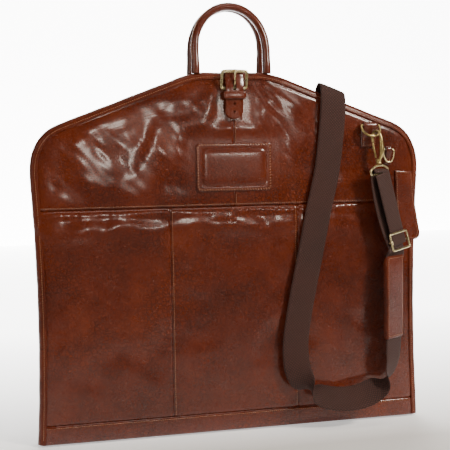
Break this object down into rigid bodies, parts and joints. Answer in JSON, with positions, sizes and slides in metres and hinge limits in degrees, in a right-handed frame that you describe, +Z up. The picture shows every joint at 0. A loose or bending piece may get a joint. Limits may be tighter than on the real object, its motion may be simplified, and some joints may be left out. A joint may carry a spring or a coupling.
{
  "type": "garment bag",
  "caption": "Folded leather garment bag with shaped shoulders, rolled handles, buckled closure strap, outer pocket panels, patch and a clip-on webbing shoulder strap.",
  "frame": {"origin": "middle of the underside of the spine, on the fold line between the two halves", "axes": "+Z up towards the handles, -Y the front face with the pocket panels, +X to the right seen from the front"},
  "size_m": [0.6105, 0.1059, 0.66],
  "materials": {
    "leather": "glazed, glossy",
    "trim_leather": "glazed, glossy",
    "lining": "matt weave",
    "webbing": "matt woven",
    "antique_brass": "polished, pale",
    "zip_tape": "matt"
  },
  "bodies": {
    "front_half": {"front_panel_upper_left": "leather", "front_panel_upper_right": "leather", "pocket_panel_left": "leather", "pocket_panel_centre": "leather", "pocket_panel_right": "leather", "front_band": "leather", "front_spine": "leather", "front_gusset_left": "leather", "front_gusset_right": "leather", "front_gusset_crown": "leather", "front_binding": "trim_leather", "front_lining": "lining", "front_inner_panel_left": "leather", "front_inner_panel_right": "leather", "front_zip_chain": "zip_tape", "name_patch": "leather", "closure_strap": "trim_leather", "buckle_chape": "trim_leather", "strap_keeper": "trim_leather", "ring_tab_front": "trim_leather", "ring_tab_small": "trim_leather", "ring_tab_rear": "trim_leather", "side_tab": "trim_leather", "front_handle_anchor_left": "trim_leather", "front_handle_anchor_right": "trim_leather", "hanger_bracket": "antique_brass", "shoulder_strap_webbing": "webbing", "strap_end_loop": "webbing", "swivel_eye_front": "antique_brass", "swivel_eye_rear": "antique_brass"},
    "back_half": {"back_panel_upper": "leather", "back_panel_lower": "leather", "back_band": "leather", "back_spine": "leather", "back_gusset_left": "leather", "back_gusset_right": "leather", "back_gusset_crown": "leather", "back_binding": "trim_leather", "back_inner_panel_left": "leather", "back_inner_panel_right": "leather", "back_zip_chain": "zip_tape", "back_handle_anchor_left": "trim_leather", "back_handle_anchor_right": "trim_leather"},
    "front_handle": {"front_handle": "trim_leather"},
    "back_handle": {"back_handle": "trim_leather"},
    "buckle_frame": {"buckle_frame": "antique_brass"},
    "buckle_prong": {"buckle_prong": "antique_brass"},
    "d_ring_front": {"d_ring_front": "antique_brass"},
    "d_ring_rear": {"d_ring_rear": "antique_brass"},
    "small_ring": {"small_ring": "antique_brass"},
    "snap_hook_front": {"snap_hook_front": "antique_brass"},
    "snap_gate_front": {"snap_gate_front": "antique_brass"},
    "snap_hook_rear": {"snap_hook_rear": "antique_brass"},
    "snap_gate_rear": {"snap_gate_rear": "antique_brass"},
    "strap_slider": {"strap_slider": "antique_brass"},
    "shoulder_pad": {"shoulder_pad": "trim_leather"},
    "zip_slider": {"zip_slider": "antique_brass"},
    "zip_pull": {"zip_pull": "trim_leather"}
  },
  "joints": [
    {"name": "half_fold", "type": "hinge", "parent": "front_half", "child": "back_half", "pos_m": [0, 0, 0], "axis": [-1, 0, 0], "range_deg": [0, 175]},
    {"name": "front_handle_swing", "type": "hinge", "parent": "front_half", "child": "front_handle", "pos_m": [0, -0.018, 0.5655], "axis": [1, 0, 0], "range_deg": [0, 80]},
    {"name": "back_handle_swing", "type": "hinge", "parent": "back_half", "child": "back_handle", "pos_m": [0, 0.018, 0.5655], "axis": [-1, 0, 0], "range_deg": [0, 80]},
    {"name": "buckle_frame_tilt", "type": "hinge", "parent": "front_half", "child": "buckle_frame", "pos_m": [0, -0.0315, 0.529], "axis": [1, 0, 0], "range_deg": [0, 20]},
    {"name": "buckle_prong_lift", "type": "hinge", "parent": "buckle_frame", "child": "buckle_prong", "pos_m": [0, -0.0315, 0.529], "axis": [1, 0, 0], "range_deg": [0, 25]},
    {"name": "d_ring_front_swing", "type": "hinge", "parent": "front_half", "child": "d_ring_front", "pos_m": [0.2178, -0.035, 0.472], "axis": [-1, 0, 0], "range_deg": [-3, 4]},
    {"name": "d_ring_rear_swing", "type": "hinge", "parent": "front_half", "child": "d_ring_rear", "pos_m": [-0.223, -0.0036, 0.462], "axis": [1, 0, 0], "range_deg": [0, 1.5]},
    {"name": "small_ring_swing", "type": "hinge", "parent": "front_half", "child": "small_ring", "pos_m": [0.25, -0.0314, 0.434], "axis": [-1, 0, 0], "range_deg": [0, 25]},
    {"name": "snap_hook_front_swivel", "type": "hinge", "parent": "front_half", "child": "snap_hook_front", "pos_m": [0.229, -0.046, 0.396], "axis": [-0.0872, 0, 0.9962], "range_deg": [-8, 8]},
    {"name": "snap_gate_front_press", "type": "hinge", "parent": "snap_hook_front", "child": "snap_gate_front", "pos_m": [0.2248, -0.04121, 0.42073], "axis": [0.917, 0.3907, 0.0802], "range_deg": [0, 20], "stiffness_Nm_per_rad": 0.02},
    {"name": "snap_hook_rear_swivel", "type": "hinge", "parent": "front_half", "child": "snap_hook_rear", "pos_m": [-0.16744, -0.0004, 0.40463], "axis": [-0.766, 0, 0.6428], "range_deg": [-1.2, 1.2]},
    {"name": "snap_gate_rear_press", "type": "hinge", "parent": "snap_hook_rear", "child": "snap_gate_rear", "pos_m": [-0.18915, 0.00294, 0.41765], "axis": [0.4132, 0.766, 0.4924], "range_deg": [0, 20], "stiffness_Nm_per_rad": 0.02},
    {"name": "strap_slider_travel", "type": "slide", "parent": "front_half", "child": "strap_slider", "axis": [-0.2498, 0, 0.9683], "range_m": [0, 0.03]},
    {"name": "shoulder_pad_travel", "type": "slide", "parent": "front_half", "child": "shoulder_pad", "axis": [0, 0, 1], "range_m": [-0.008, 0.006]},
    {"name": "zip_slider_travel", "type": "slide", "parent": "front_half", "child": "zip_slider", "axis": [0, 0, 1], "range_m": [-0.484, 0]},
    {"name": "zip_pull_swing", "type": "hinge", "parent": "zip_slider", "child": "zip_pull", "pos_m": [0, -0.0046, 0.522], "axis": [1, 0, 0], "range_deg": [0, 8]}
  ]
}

++++++++++++++++++++

## Task goal
Copy all lines from the material that include "bodies".

## Finished answer
Break this object down into rigid bodies, parts and joints. Answer in JSON, with positions, sizes and slides in metres and hinge limits in degrees, in a right-handed frame that you describe, +Z up. The picture shows every joint at 0. A loose or bending piece may get a joint. Limits may be tighter than on the real object, its motion may be simplified, and some joints may be left out. A joint may carry a spring or a coupling.
  "bodies": {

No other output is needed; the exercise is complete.